If female scientists work part-time because they would like to be at home with the children more, that does not seem to be unfair. But if women like to be at home with the children more because we teach girls from a young age that they should do the ‘caring’, and we teach boys that they should provide the income, that’s unfair.
If women enjoy the ‘softer sciences’, such as health sciences and psychology, more than the ‘harder sciences’, such as physics and chemistry, that does not seem unfair. But part of this is influenced by the way we raise children. If more girls played with LEGO, maybe they would be more likely to become an engineer or an architect. And if more boys were encouraged to play with dolls or look after their younger sister, maybe they would be more likely to become nurses or part-time scientists.
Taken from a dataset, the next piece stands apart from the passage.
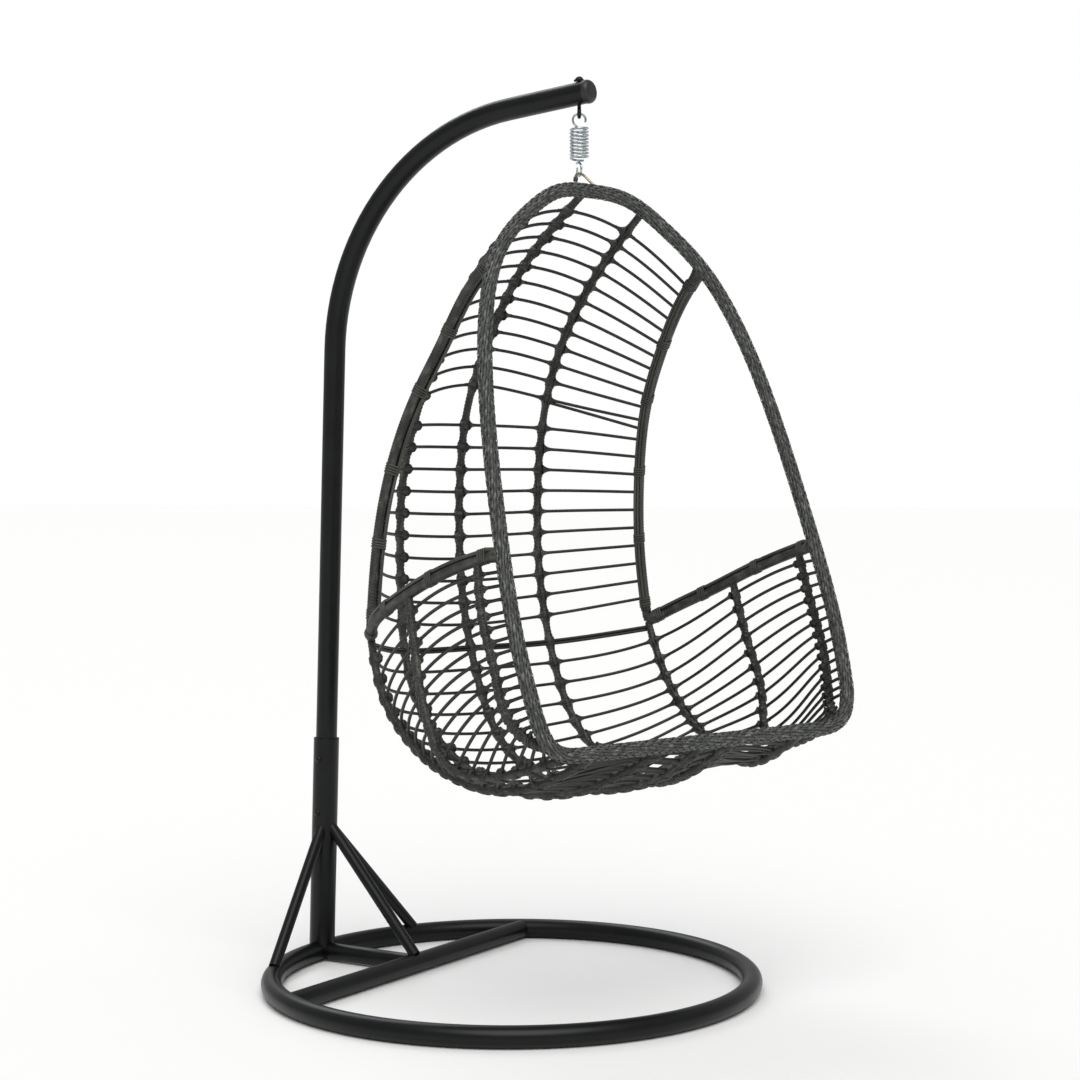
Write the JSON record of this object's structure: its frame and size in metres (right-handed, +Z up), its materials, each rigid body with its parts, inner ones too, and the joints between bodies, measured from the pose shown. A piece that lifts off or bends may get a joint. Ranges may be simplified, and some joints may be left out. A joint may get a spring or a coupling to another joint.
{
  "type": "hanging egg chair",
  "caption": "Teardrop woven swing seat hung on a coil spring from the curved mast of a round tube floor stand.",
  "frame": {"origin": "centre of the base ring, on the floor that the ring stands on", "axes": "+Z up, mast at +Y, arm reaching towards -Y over the ring"},
  "size_m": [1.0853, 1.2192, 1.9542],
  "materials": {
    "powder_coat": "satin near-black powder coat",
    "end_cap": "moulded black plastic",
    "zinc": "bright zinc plated wire",
    "yellow_zinc": "yellow zinc plated rod",
    "frame_steel": "dark painted steel",
    "wicker": "flat dark grey resin weave with lighter streaks",
    "cane": "smooth dark grey resin cane",
    "binding": "flat resin strip wound over canes",
    "rod": "smooth dark resin rod"
  },
  "bodies": {
    "stand": {"base_ring": "powder_coat", "base_crossbar": "powder_coat", "base_strut": "powder_coat", "post_socket": "powder_coat", "socket_screws": "powder_coat", "brace_left": "powder_coat", "brace_right": "powder_coat", "brace_front": "powder_coat", "mast": "powder_coat", "mast_end_cap": "end_cap"},
    "hanger": {"eye_bolt": "powder_coat", "eye_bolt_nut": "powder_coat"},
    "spring": {"spring_coil": "zinc", "spring_top_hook": "zinc"},
    "lower_hook": {"spring_lower_hook": "zinc"},
    "seat": {"armrest_left_canes": "cane", "armrest_left_tube": "frame_steel", "armrest_left_wrap": "wicker", "armrest_right_canes": "cane", "armrest_right_tube": "frame_steel", "armrest_right_wrap": "wicker", "back_foot_rods": "rod", "back_rods_lower": "rod", "back_rods_middle": "rod", "back_rods_upper": "rod", "bindings_left": "binding", "bindings_right": "binding", "hanging_loop": "yellow_zinc", "hanging_loop_wrap": "wicker", "hoops_front_short": "rod", "hoops_lower": "rod", "hoops_middle": "rod", "hoops_upper": "rod", "rib_back_centre": "frame_steel", "rib_back_centre_wrap": "wicker", "rib_back_left": "frame_steel", "rib_back_left_wrap": "wicker", "rib_back_right": "frame_steel", "rib_back_right_wrap": "wicker", "rib_side_front_left": "frame_steel", "rib_side_front_left_wrap": "wicker", "rib_side_front_right": "frame_steel", "rib_side_front_right_wrap": "wicker", "rib_side_middle_left": "frame_steel", "rib_side_middle_left_wrap": "wicker", "rib_side_middle_right": "frame_steel", "rib_side_middle_right_wrap": "wicker", "rib_side_rear_left": "frame_steel", "rib_side_rear_left_wrap": "wicker", "rib_side_rear_right": "frame_steel", "rib_side_rear_right_wrap": "wicker", "rim_tube": "frame_steel", "rim_wrap": "wicker", "upright_left_canes": "cane", "upright_left_tube": "frame_steel", "upright_left_wrap": "wicker", "upright_right_canes": "cane", "upright_right_tube": "frame_steel", "upright_right_wrap": "wicker"}
  },
  "joints": [
    {"name": "swivel", "type": "hinge", "parent": "stand", "child": "hanger", "pos_m": [0, -0.172, 1.877], "axis": [0, 0, 1], "range_deg": [-30, 30]},
    {"name": "hook_tilt", "type": "hinge", "parent": "hanger", "child": "spring", "pos_m": [0, -0.172, 1.869], "axis": [0.8387, 0.5446, 0], "range_deg": [-15, 7]},
    {"name": "spring_bounce", "type": "slide", "parent": "spring", "child": "lower_hook", "axis": [0, 0, -1], "range_m": [0, 0.03], "stiffness_N_per_m": 20000, "springref_m": -0.0125, "deforming": ["spring_coil"]},
    {"name": "loop_tilt", "type": "hinge", "parent": "lower_hook", "child": "seat", "pos_m": [0, -0.172, 1.75], "axis": [0.9563, -0.2924, 0], "range_deg": [-8, 4]}
  ]
}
The suggestion that some sciences are softer, less scientific, or more feminine than others is not fair either. At BiB and BiBBS we investigate why some children and their families are healthier than others, and what we can do to improve children’s health. This is exactly what science does: learn about our lives and how the world works, test explanations, and use this to improve the future. A difference with other sciences is that we can’t use test tubes to test our ideas, and we can’t use a microscope to zoom in until we see nothing else but the thing we are interested in. We do science in the real world, with real children and their families. This means we have to understand their lives and the world they live in. For example, if we are interested in helping children with asthma, we cannot just look at the inflammation in their lungs. We also have to think about air pollution in the city, damp and mould in the house, the lifestyle of their parents and genetic factors, which are related to asthma. Understanding health and disease in the real world is difficult, and we could use more female and male scientists to help us.
Raising and educating boys and girls more equally means they will have a chance to learn about the same topics, develop the same skills, and have the confidence they need to be happy and successful in life, whether they decide to become scientists or not. And confidence matters for grown-ups too. For many of our Better Start Bradford projects, empowering parents and giving them confidence is very important. You can find out more at www.betterstartbradford.org.uk.
Enjoy the International Day of Women and Girls in Science this Saturday!